OP Mortgage Bank sold its €1.25bn seven year issue on Tuesday. Leads Barclays, JP Morgan, OP and Société Générale priced the deal at 4bp over mid-swaps, after having launched the deal with guidance of the 8bp area and revised guidance to the 6bp area. The book closed at €3bn, pre-reconciliation.

“It’s a complete blowout,” said a syndicate official away from the leads. “It’s awesome – it’s the right deal at the right time in the right maturity – and based on that book, they could have printed even more.

“It’s a very strong market and OP capitalised on that.”

The deal is the tightest euro benchmark covered bond of the year outside Germany.

Some syndicate officials away from the leads said the deal had been priced through the bid side of the issuer’s curve, seeing OP November 2020s at flat, bid, and September 2022s at 3bp and estimating that fair value for the new issue was 5bp-6bp.
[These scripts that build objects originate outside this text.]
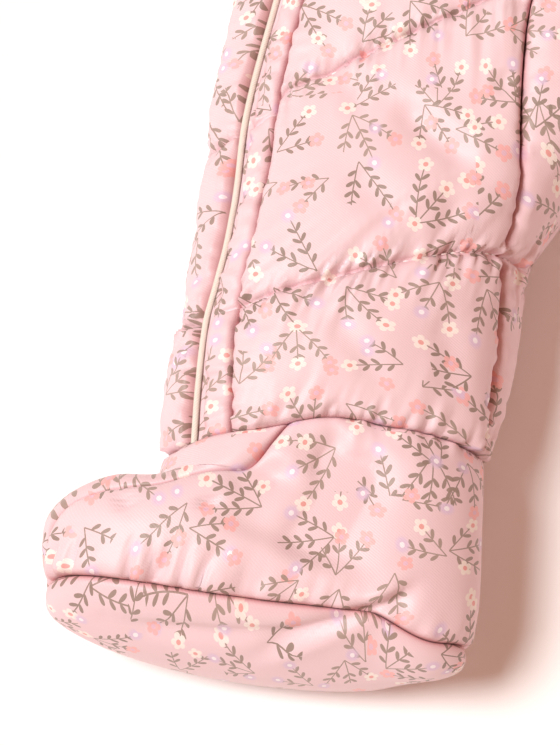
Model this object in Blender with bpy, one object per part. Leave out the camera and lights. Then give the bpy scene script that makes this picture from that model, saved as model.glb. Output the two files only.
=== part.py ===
"""Baby snowsuit: a quilted pramsuit with integral booties, lying on its back, hollow and softly filled out.

The tables are in millimetres, and the meshes are made in metres. +Z is up, +Y is towards the head, and the
wearer's right side is at -X. Most of the garment is worked out for one half, as (w, y, z) with w measured
out from the centre plane, and mirrored. Each half of the body is a stack of rings: a ring starts at the
centre front, or at the inner edge of the leg, goes over the front to the side and comes back underneath.
Body rows are numbered from the shoulder, 0, to the ankle seam, 9, with a quilted line at each whole number.
A table's points lie on the plain inside of the cloth, and the padding is added outwards from there.
"""
import math

import bpy
import numpy as np

MM = 0.001
MIDDLE_Y = 305.4  # from the ankle seam up to the middle of the garment's length
SEAM_GAP = 0.3  # between neighbouring pieces
STITCHED = 3.4  # thickness of the padded cloth on a quilted line or a seam
CROWN = 7.6  # its thickness in the middle of a channel
ROUND_ROW = 20.0  # how far from a quilted line the padding reaches its full thickness
ROUND_SEAM = 13.0  # the same from a seam
FLOOR = 6.0  # height of the inside of the back above the surface that the garment lies on
FRONT_POWER = 2.3  # superellipse power of the front walls
BACK_POWER = 4.0  # and of the flatter backs
FLAP_WIDTH = 12.5
PIPING_RADIUS = 1.2
TAPE_THICKNESS = 1.1
FLAP_THIN = 2.2
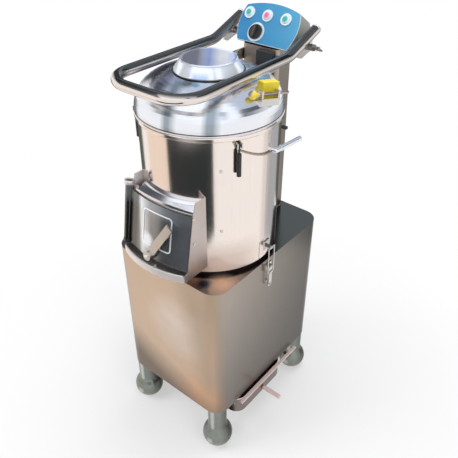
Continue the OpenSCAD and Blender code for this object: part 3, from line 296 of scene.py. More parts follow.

Others, however, saw OP seven year paper at around 4bp, bid, and estimated that fair value for the new issue was 2bp, based on the mid side of OP’s curve.

“Whichever way you look at it, it’s an impressive price that people were clearly willing to buy into,” added a banker.

A syndicate official away from the deal agreed.

“OP started tighter than I thought they could and then were able to tighten the spread by 4bp,” he said. “It was really some achievement.”

Central banks and official institutions bought 36% of the deal, banks 34%, asset managers 24%, insurance companies and pension funds 4%, and others 2%. Germany and Austria 48%, the Nordics 30%, France 9%, the Benelux 4%, Asia 3%, southern Europe 2%, the UK 2%, and Switzerland 2%.

OP’s new issue is the first benchmark Finnish covered bond of the year, with the last such issuance from the country having been in November, when OP and Danske Bank Finland sold five year issues.

The deal was launched on the same day as a Eu750m long five year Pfandbrief for LBBW, which attracted books of over Eu2.2bn, while also being priced with a slim new issue premium, of 1bp-3bp, according to bankers.